4. Data Protection and Security

4.1. Data Processing Agreement (DPA): The parties agree that the processing of personal data is governed by our DPA, which is hereby incorporated by reference.

4.2. Ownership of Customer Data: The Customer retains all rights to its Customer Data. Customer grants ESG Data Core a license to host, copy, and display such data solely to provide the Service.

4.3. Aggregated Analytics & AI Training

Customer agrees that ESG Data Core may use anonymized and aggregated data derived from the Customer's use of the Platform to generate industry benchmarks, improve Machine Learning models, and enhance the Service. This process uses Differential Privacy mathematical techniques to ensure that no individual, entity, or specific data point can be re-identified. This data shall never identify the Customer or any individual.

5. Infrastructure & Security

Our infrastructure is built with rigorous enterprise-grade isolation and reliability standards:

  • Hosting: The Service is hosted on AWS with complete logical isolation of customer data at the database and application layers.
  • Encryption: Data is encrypted via TLS 1.2 or superior protocols (in transit) and AES-256 (at rest).
  • Audits: We conduct regular vulnerability assessments based on the AWS Well-Architected Framework and OWASP guidelines.
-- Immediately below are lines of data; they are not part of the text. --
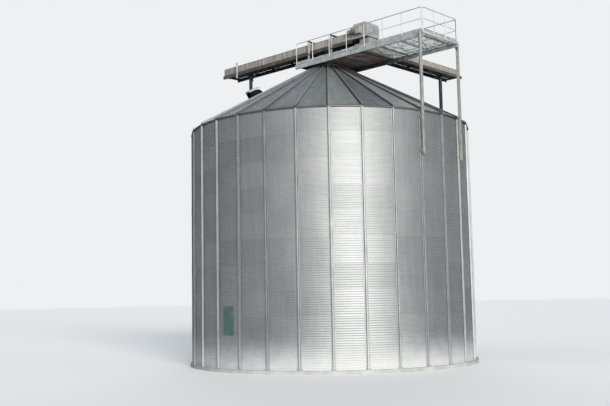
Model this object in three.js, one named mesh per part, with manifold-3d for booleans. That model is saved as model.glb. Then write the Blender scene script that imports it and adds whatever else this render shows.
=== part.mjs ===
// A corrugated steel grain silo on a round concrete slab, with a cone roof of thirty ribbed panels
// and the length of overhead conveyor gallery that its peak and its wall carry.
// Millimetres, +Z up. The origin is on the silo's axis, at the underside of the slab.
import * as THREE from 'three';
import { mergeVertices } from 'three/addons/utils/BufferGeometryUtils.js';
import Module from 'manifold-3d';

const wasm = await Module();
wasm.setup();

// Driving dimensions
const binDiameter = 13716;        // forty-five feet, to the middle of the corrugation
const corrugationDepth = 12.7;
const ringCount = 10;
const ringHeight = 1118;          // one wall sheet's cover
const bayCount = 30;              // stiffeners and roof ribs round the bin
const segmentCount = 5;           // wall and roof are each split into this many nodes
const wallThickness = 50;         // thicker than the real sheet
const slabHeight = 150;
const slabProjection = 26;        // beyond the stiffeners' foot plates
const gap = 0.3;                  // between pieces that touch
const weld = 2;                   // how far a welded bar is stepped from the face beside it

const roofPitch = THREE.MathUtils.degToRad(29);
const roofOverhang = 96;
const roofThickness = 45;         // measured straight down
const peakRadius = 850;
const roofRib = { width: 70, height: 75, sunk: 8, eaveSetback: 50, peakSetback: 140 };

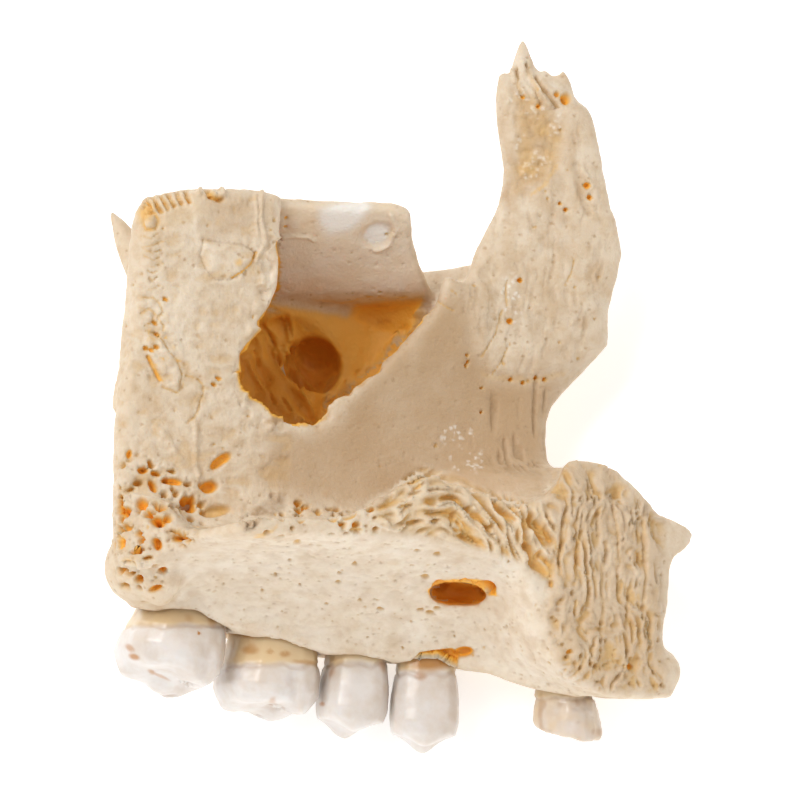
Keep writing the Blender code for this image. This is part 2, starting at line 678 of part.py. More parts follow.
def main():
    clear_scene()
    bone = material("bone", BONE_COLOUR, 0.6)
    enamel = material("enamel", ENAMEL_COLOUR, 0.3)
    parts = [maxilla(bone)]
    for made in [tooth(*values) for values in TEETH] + [incisor()]:
        made.data.materials.append(enamel)
        made.data.shade_smooth()
        parts.append(made)
    rest = bpy.data.objects.new("rest_pose", None)
    bpy.context.scene.collection.objects.link(rest)
    turn = (
        Matrix.Rotation(math.radians(TURN_ABOUT_LENGTH), 4, "X")
        @ Matrix.Rotation(math.radians(TURN_ABOUT_UP), 4, "Y")
    )
    turned = np.array([turn @ v.co for part in parts for v in part.data.vertices])
    low, high = turned.min(axis=0), turned.max(axis=0)
    centre = Vector(((low[0] + high[0]) / 2, (low[1] + high[1]) / 2, low[2]))
    rest.matrix_world = Matrix.Translation(-centre) @ turn
    for part in parts:
        part.parent = rest


main()
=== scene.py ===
"""The left half of a human upper jaw as a dry bone with five teeth: its surface, the teeth and the stage.

The bone lies on its outer side, as a specimen lies on a table, and the camera looks down on the side that
faced the other half of the jaw. Places are in two frames. Bone millimetres are forwards from the palate's
back edge, up from the floor of the nose, and towards the midline. Picture steps are 1/800 of the picture's
width, right and down from its upper left corner. They name a spot on the side turned to the camera.
"""

import math

import bpy
import numpy as np
from bpy.props import FloatProperty, FloatVectorProperty, IntProperty, PointerProperty
from mathutils import Matrix, Vector


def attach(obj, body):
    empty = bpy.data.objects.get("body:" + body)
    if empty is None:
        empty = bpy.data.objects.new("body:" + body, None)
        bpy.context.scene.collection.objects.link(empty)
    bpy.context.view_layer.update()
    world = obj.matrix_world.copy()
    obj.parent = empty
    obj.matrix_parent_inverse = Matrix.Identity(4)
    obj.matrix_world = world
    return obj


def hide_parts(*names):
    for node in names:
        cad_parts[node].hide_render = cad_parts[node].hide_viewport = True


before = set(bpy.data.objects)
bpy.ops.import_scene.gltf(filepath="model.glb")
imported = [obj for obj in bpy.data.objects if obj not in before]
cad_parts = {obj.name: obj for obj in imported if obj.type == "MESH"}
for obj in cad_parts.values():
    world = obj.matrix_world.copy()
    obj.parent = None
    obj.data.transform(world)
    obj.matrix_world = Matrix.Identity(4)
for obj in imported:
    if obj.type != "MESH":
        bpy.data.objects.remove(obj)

bl_info = {
    "name": "Dry upper jaw bone",
    "version": (1, 0, 0),
    "blender": (4, 5, 0),
    "location": "3D View > Sidebar > Jaw",
    "description": "Gives the half of an upper jaw its bone surface, teeth, floor, lights and camera",
    "category": "Object",
}

MM = 0.001

# How the bone lies: turned about its upright line, then about its length, then set down on the floor.
TURN_ABOUT_UP = 31.5
TURN_ABOUT_LENGTH = 10.2
SET_DOWN = (-9.644, -18.064, 34.672)

# How the camera sees the bone, in bone millimetres and degrees.
LOOK_TURN = 25.0
LOOK_DIP = -5.0
LOOK_SHIFT = (-13.295, -11.048, 36.0)
EYE_HEIGHT = 418.0
PICTURE_WIDTH = 800
STEPS_AT_EYE = 4080.0
SENSOR = 36.0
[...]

6. Availability and Support

  • Uptime Target: We aim for 99.5% availability during business hours (GMT), excluding scheduled maintenance windows.
  • Support: Support is provided via email or platform-integrated chat during standard business hours in Ireland.

7. Confidentiality

Each party shall protect the other's Confidential Information (technical data, business plans, etc.) with at least a reasonable degree of care. This obligation survives for three (3) years after the termination of this Agreement.

8. Intellectual Property

ESG Data Core owns all rights, title, and interest in the CIS Platform, including its underlying logic, automated algorithms, visual design, and code. Any feedback or feature suggestions provided by the Customer may be used by the Company without compensation.

9. Fees, Term, and Termination

9.1. Fees: Fees are non-refundable and based on the Subscription Term specified in the Order Form.

9.2. MVP Renewal: 60 days prior to the end of the MVP Period, ESG Data Core will present a proposal for a long-term commercial contract. If no agreement is reached, access expires at the end of the current term.

9.3. Data Export & Permanent Deletion

Upon termination, Customer Data will be available for export in CSV format for 60 days, after which it will be permanently and irreversibly deleted from our production systems.

10. Limitation of Liability

  • Exclusion: In no event shall ESG Data Core be liable for indirect, incidental, or consequential damages (loss of profits, loss of ESG rating/certification, or compliance fines).
  • Liability Cap: Our total aggregate liability shall not exceed the amount paid by the Customer in the 12 months preceding the claim.

11. Warranty Disclaimer

THE SERVICE IS PROVIDED "AS IS". TO THE MAXIMUM EXTENT PERMITTED BY LAW, ESG DATA CORE DISCLAIMS ALL WARRANTIES, EXPRESS OR IMPLIED, REGARDING THE ACCURACY OF ESG BENCHMARKS, OR THE SUITABILITY OF THE PLATFORM FOR SPECIFIC REGULATORY FILINGS.

12. Governing Law

These Terms are governed by the laws of Ireland. Any disputes arising from this agreement shall be resolved exclusively in the courts of Dublin, Ireland.